I hope you will blog about Betsy -Tacy again after you enter the High School years . Maud Hart Lovelace gave the world a gift : books that become friends !

Rhiannon Paine said…

Mary: I loved every word of your comment. And Kari, if you haven't been yet, Mankato is well worth visiting. You can see the little glass pitcher that Bick (Tacy) gave Maud (Betsy), as well as all three houses of the Immortal Trio.

Steffi Smith said…

And Kari–we're having another convention in Mankato (Deep Valley) in summerof 2012. You'll LOVE IT!!

Guusje said…

These books changed my life! I read them as a child, still re-read them and can honestly say my life would not be as it is were it not for Betsy Tacy!

Susann said…

Yay!
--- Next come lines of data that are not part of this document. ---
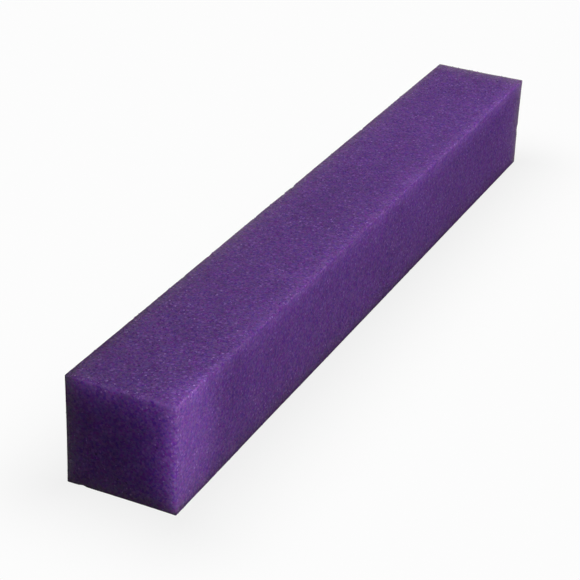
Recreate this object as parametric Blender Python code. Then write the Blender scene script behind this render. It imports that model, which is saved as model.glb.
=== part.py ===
"""Abrasive stick: one solid bar of rubber-bonded abrasive grain, square in section.

The bar lies along Y on one of its four long faces. The origin is the middle of that bottom face, +Z is up,
and the end that faces -Y is the front. Every length is in metres.
"""

import bmesh
import bpy
from mathutils import Matrix

SECTION = 0.01905        # width and height of the square section, 3/4 inch
LENGTH = 0.1524          # 6 inches
EDGE_RADIUS = 0.0004     # eased edges: the bar is soft enough to wear round in the hand
EDGE_SEGMENTS = 3

MATERIAL_NAME = "bonded_abrasive"
PURPLE = (0.125, 0.058, 0.225, 1.0)
ROUGHNESS = 0.75


def clear_scene():
    for obj in list(bpy.data.objects):
        bpy.data.objects.remove(obj, do_unlink=True)


def abrasive_material():
    """Matte purple rubber with the grain mixed all the way through it."""
    material = bpy.data.materials.new(MATERIAL_NAME)
    material.use_nodes = True
    shader = material.node_tree.nodes["Principled BSDF"]
    shader.inputs["Base Color"].default_value = PURPLE
    shader.inputs["Roughness"].default_value = ROUGHNESS
    shader.inputs["Metallic"].default_value = 0.0
    return material


def bar_mesh():
    """A closed box of the bar's full size, centred on X and Y and standing on Z = 0."""
    mesh = bpy.data.meshes.new("abrasive_stick")
    size = Matrix.Diagonal((SECTION, LENGTH, SECTION, 1.0))
    lift = Matrix.Translation((0.0, 0.0, SECTION / 2))
    box = bmesh.new()
    bmesh.ops.create_cube(box, size=1.0, matrix=lift @ size)
    box.to_mesh(mesh)
    box.free()
    return mesh


def ease_edges(bar):
    """Rounds all twelve edges by the same small radius."""
    bevel = bar.modifiers.new("eased_edges", "BEVEL")
    bevel.width = EDGE_RADIUS
    bevel.segments = EDGE_SEGMENTS
    bevel.limit_method = "NONE"


def build_abrasive_stick():
    bar = bpy.data.objects.new("abrasive_stick", bar_mesh())
    bpy.context.scene.collection.objects.link(bar)
    bar.data.materials.append(abrasive_material())
    ease_edges(bar)
    return bar


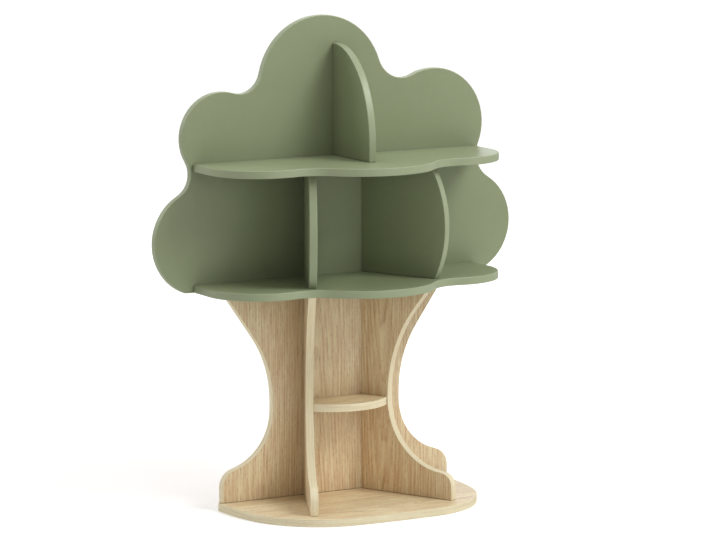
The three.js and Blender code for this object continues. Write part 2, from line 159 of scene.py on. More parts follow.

As your friendly neighborhood BT pusher/proselytizer, I can't tell you how happy your review makes me.

Nancydowning said…

Always glad to hear of a new reader for Betsy-Tacy! I've read these books so many times, I have whole pages memorized. I envy you still having "new" titles by Maud to read.

Susie said…

Speaking of enlarged territory, Betsy goes to Milwaukee her sophomore year to visit Tib. We just gathered there to see the places she visited and celebrate our love for the books and each other.

CMPete said…

Yes, we're thrilled you've introduced yourself to Betsy and company. You musn't miss the other Deep Valley books though – Winona's Pony Cart, Carney's House Party and Emily of Deep Valley. They are being re-published this year.

Lover's of Maud's work are sometimes referred to as a 'cult'. So beware Kari! We'll get you addicted to onion sandwiches, magic wavers, tall dark strangers and maud-vibes!!

Kari said…

Onion sandwiches??? I'm assuming I haven't gotten to that part of the series yet!

I am excited to get more feedback once I read the others. I never knew there was such a Betsy Tacy community!

Deepvalleymich said…

Kari, you'll LOVE the rest of the Betsy-Tacy books, the high school ones are to die for good!

As for Road to Avonlea, I'd say give it a shot. It resembles The Golden Road on which it is loosely based very little, but it's a decent show- rather more slapsticky than the Anne movies, but I still enjoy the characters, especially the first few seasons. Enjoy!